Under the going concern assumption, an entity is viewed as continuing in business for the foreseeable future. General purpose financial statements are prepared on a going concern basis, unless management either intends to liquidate the entity or to cease operations, or has no realistic alternative but to do so. Special purpose financial statements may or may not be prepared in accordance with a financial reporting framework for which the going concern basis is relevant (for example, the going concern basis is not relevant for some financial statements prepared on a tax basis in particular jurisdictions). When the use of the going concern assumption is appropriate, assets and liabilities are recorded on the basis that the entity will be able to realize its assets and discharge its liabilities in the normal course of business.[7]

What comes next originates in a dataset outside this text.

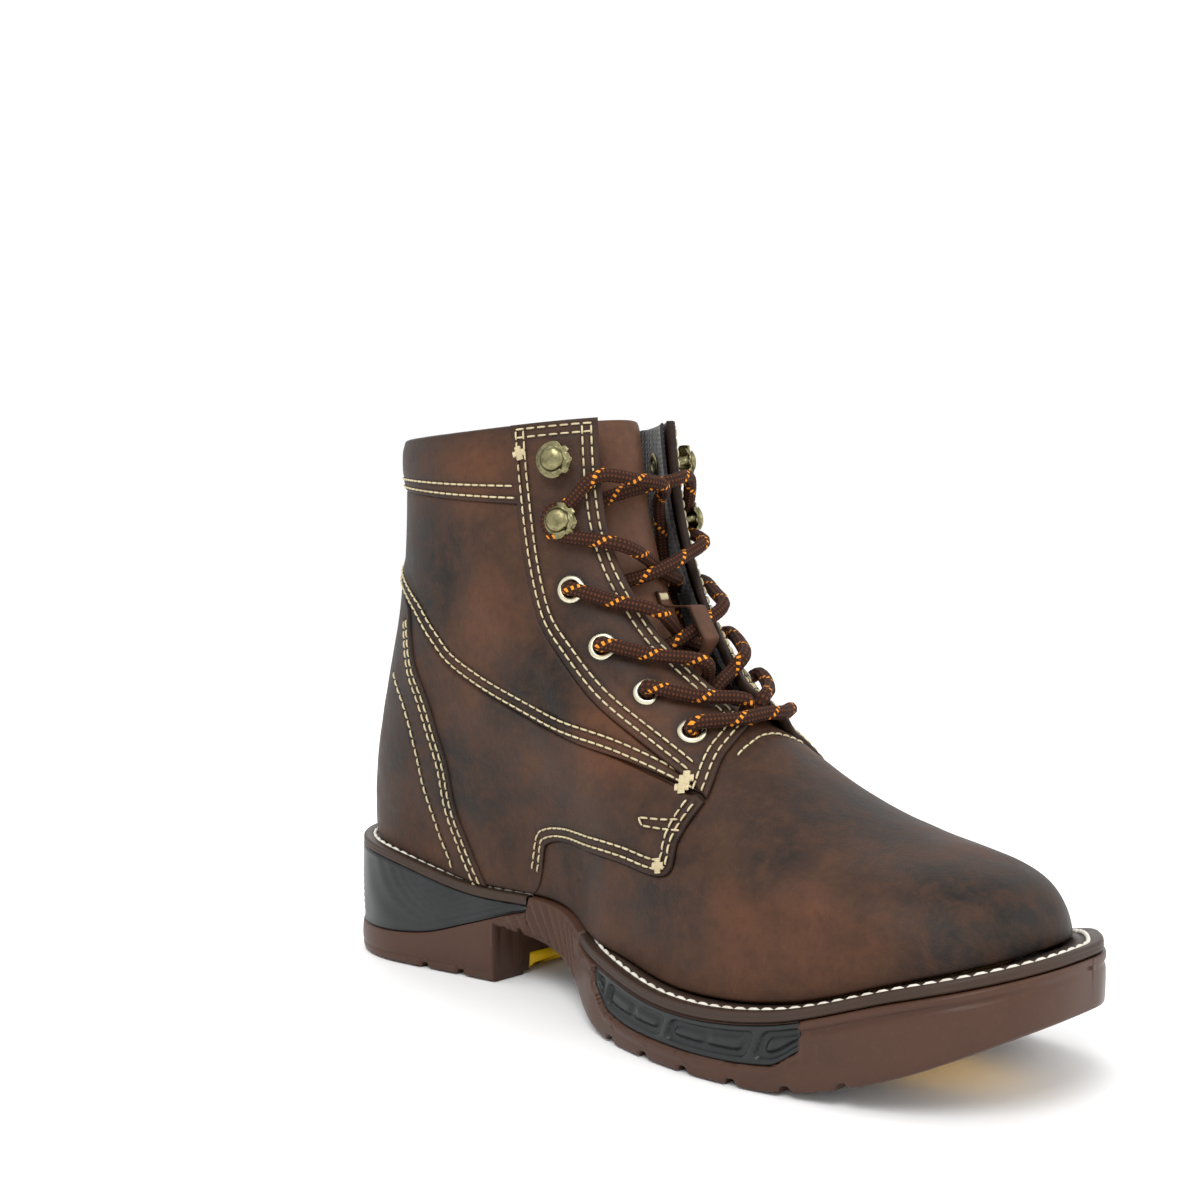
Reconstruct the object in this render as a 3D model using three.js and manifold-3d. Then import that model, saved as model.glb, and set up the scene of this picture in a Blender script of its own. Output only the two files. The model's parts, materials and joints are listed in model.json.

If a public or private company reports that its auditors have doubts about its ability to continue as a going concern, investors may take that as a sign of increased risk, although an emphasis of matter paragraph in an audit report does not necessarily indicate that a company is on the verge of insolvency.[8] Despite this, some fund managers may be required to sell the stock to maintain an appropriate level of risk in their portfolios. A negative judgment may also result in the breach of bank loan covenants or lead a debt rating firm to lower the rating on the company's debt, making the cost of existing debt increase and/or preventing the company from obtaining additional debt financing. Because of such responses to expressed concerns by auditors, in the 1970s, the American Institute of Certified Public Accountants' Cohen commission concluded that an auditor's expression of uncertainty about the entity's ability to continue as a going concern "tends to be a self-fulfilling prophecy. The auditor's expression of uncertainty about the company's ability to continue may contribute to making its failure a certainty."[9] Businesses should also communicate with business advisors as well as their auditors in the time of trouble. Communication can let advisors and auditors help when needed. They can help business review their internal risk management along with other internal controls.